Fire Emblem Heroes: Take all the stock elements of a daily clicker gachapon game. Add very pretty anime girls with swords & spears. Add the blandest tactical pseudo-RPG ever made. So dull and formulaic it makes me wonder how anyone plays this without falling into a coma. Gacha rates seem generous, but who'd care enough to spend money? "FEH" is the sound I make at this game.

Final Fantasy Brave Exvius: Before I kicked the habit, a daily struggle… Not really, it's very generous with free "lapis" and summons, and getting a good party was just a matter of time. I'm sure junkies spent money on it but that's not needed. Story drives you thru the map and fighting quests, but it's a real FF game with exploration, crafting, NPCs. Loved it but I'm done and not going back.

Feh

I tried playing a little Fire Emblem Heroes (FEH!) since AC:PC makes me happy, and I played the first DS Fire Emblem game long ago. Nope.

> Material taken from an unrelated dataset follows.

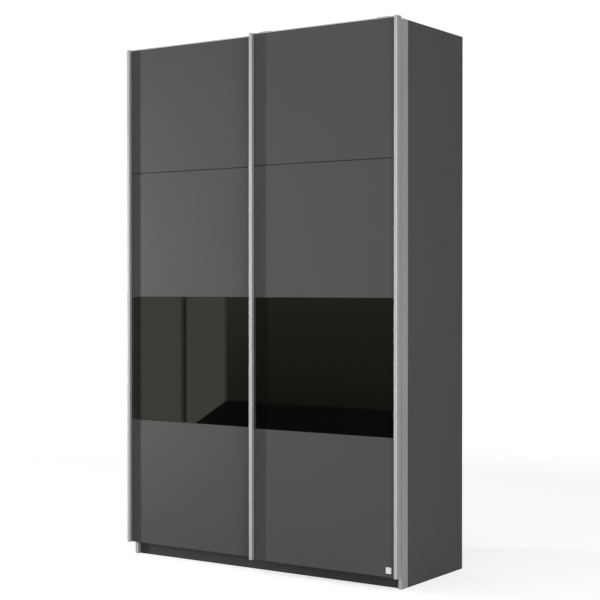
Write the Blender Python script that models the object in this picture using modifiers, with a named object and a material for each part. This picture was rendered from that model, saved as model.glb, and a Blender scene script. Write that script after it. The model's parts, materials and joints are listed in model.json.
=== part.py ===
"""Wardrobe with two suspended sliding doors.

Frame: metres, +Z up, origin on the floor under the middle of the overall box.
-Y is the front, and left and right are as seen from the front.
The left door runs behind the right one.  Both are drawn closed.
"""

import math
from collections import namedtuple

import bmesh
import bpy

# ---------------------------------------------------------------- driving dimensions
OVERALL_DEPTH = 0.541
BODY_WIDTH = 1.284
BODY_HEIGHT = 2.097
BOARD = 0.015
GAP = 0.0003
EDGE = 0.0005

DOOR_WIDTH = 0.665
DOOR_OVERLAP = 0.012
DOOR_THICKNESS = 0.016
DOOR_BOTTOM = 0.051
FRONT_DOOR_TOP = BODY_HEIGHT
REAR_DOOR_DROP = 0.0007
REAR_DOOR_TOP = BODY_HEIGHT - REAR_DOOR_DROP
DOOR_PITCH = 0.0335
DOOR_TRAVEL = 0.620
DOOR_FIELDS = 4

HANDLE_WIDTH = 0.0135
HANDLE_REACH = 0.015
HANDLE_WEB = 0.003
HANDLE_WALL = 0.0016
HANDLE_ROUND = 0.002
GLASS = 0.004
JOINT_STRIP = 0.002
JOINT_RECESS = 0.0008
TOP_RAIL = 0.0035
TOP_RAIL_LIP = 0.0005

DOOR_CLEARANCE = 0.0025
STRIP_DEPTH = 0.042
STRIP_WALL = 0.0015
PLINTH_SETBACK = 0.015
PLINTH_HEIGHT = 0.055

TOP_PANEL_UNDER = 0.054
BACK_PANEL = 0.003
BACK_INSET = 0.0095
GROOVE_DEPTH = 0.006
GROOVE_WIDTH = 0.004
BACK_JOINT_LIP = 0.0015
BACK_JOINT_WEB = 0.0006
BACK_JOINT_FLANGE = 0.008
PARTITION_SETBACK = 0.0035
SHELF_HEIGHT = 1.740
SHELF_SETBACK = 0.035
SHELF_BACK_GAP = 0.008
HANGING_RAIL_HEIGHT = 1.690
HANGING_RAIL_Y = 0.040
RAIL_OVAL = (0.015, 0.030)
RAIL_WALL = 0.0012
SOCKET_OVAL = (0.026, 0.042)
SOCKET_DEPTH = 0.012
SOCKET_FLOOR = 0.003
BRACKET_X = 0.400
BRACKET_WIDTH = 0.040
BRACKET_LEG = 0.036
BRACKET_RISE = 0.040
BRACKET_SHEET = 0.002
BRACKET_HOLE_SHARE = 0.65
WALL_HOLE = 0.003
PANEL_HOLE = 0.0025
DRILL_LENGTH = 0.020
WELD_DISTANCE = 0.00001

# ---------------------------------------------------------------- planes worked out from them
FRONT_Y = -OVERALL_DEPTH / 2
BACK_Y = OVERALL_DEPTH / 2
FRONT_DOOR_FACE = FRONT_Y + HANDLE_REACH
REAR_DOOR_FACE = FRONT_DOOR_FACE + DOOR_PITCH
REAR_DOOR_BACK = REAR_DOOR_FACE + DOOR_THICKNESS
STRIP_FRONT = REAR_DOOR_BACK + DOOR_CLEARANCE
STRIP_BACK = STRIP_FRONT + STRIP_DEPTH
PLINTH_FRONT = STRIP_FRONT + PLINTH_SETBACK
BODY_X = BODY_WIDTH / 2
INNER_X = BODY_X - BOARD
BOTTOM_TOP = PLINTH_HEIGHT + BOARD
TOP_UNDERSIDE = BODY_HEIGHT - TOP_PANEL_UNDER - BOARD
TOP_UPPERSIDE = TOP_UNDERSIDE + BOARD
BACK_PANEL_FRONT = BACK_Y - BACK_INSET - BACK_PANEL
PARTITION_FRONT = PLINTH_FRONT + PARTITION_SETBACK
DOOR_SPAN = 2 * DOOR_WIDTH - DOOR_OVERLAP
FIELD = (FRONT_DOOR_TOP - TOP_RAIL - DOOR_BOTTOM) / DOOR_FIELDS

# ---------------------------------------------------------------- running gear
TRACK_WEB = 0.003
TRACK_WEB_INSET = 0.0015
TRACK_WEB_BACK = STRIP_BACK - TRACK_WEB_INSET
TRACK_SHELF = 0.003
TRACK_SINK = 0.001
TRACK_SHELF_TOP = TOP_UPPERSIDE - TRACK_SINK
TRACK_SHELF_SETBACK = 0.0012
TRACK_SHELF_FRONT = STRIP_FRONT + TRACK_SHELF_SETBACK
TRACK_RISE = 0.020
TRACK_TOP = TRACK_SHELF_TOP + TRACK_RISE
RIDGE_HEIGHT = 0.0035
RIDGE_HALF = 0.0015
WHEEL_WIDTH = 0.009
WHEEL_FLANGE = 0.017
WHEEL_ROOT = 0.0145
WHEEL_BORE = 0.00415
AXLE_RADIUS = 0.004
AXLE_HEAD_RADIUS = 0.006
AXLE_HEAD = 0.001
WHEEL_PLAY = 0.0005
GROOVE_PLAY = 0.0004
GROOVE_FLARE = 0.0012
WHEEL_Z = TRACK_SHELF_TOP + RIDGE_HEIGHT + WHEEL_ROOT + GAP
TURNED_STEPS = 32

CARRIAGE_OUTER_X = 0.590
CARRIAGE_INNER_X = 0.060
HANGER_PLATE = 0.0022
HANGER_WIDTH = 0.060
HANGER_FOOT = 0.060
HANGER_HEAD = 0.025
ARM_PLATE = 0.0025
ARM_WIDTH = 0.050
ARM_SETBACK = 0.0025
ARM_BELOW_AXLE = 0.008
WHEEL_CLEARANCE = 0.0007
ARM_LEG_SETBACK = 0.0135
REAR_WHEEL_FRONT = STRIP_FRONT + WHEEL_CLEARANCE
ARM_LEG_FRONT = STRIP_FRONT + ARM_LEG_SETBACK
FRONT_WHEEL_FRONT = ARM_LEG_FRONT + ARM_PLATE + WHEEL_CLEARANCE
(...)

Pro: Tactical combat is passable; small maps with slow movement, but has some challenge. Character art & voice acting is kinda sexy. Con: The "story" is incoherent nonsense, told thru very slow dialog boxes, and never allows you to make choices or kill enemies. Requires grinding fights over and over. Parties are limited to 4 chars, so by the time you have a tank, cavalry, archer, and magic, you have no flexibility to put in an optional char for levelling or a quest. Very few skill choices, no equipment or crafting. ★★☆☆☆ only because I like tac combat.

Compared to Final Fantasy Brave Exvius, which I played for a year: Pro: Main story was OK, had a few path options. Tons of new areas to fight thru (3-5 stages of 3 random fights) and then open up exploration: traditional FF dungeons & cities with secret areas. Characters are great, all the classic FF chars from 1-13, plus new chars. 5-char party plus an ally, plus summons. Tons of equipment & spell crafting choices, and easy to swap out for a specific fight. Con: Slightly aggressive IAP push, but it's playable without. ★★★★☆ I only quit because after maybe 100-200 hours I had done all the things.

FEH isn't significantly easier/more casual-friendly than FFBE, and it offers nothing much to a hardcore gamer.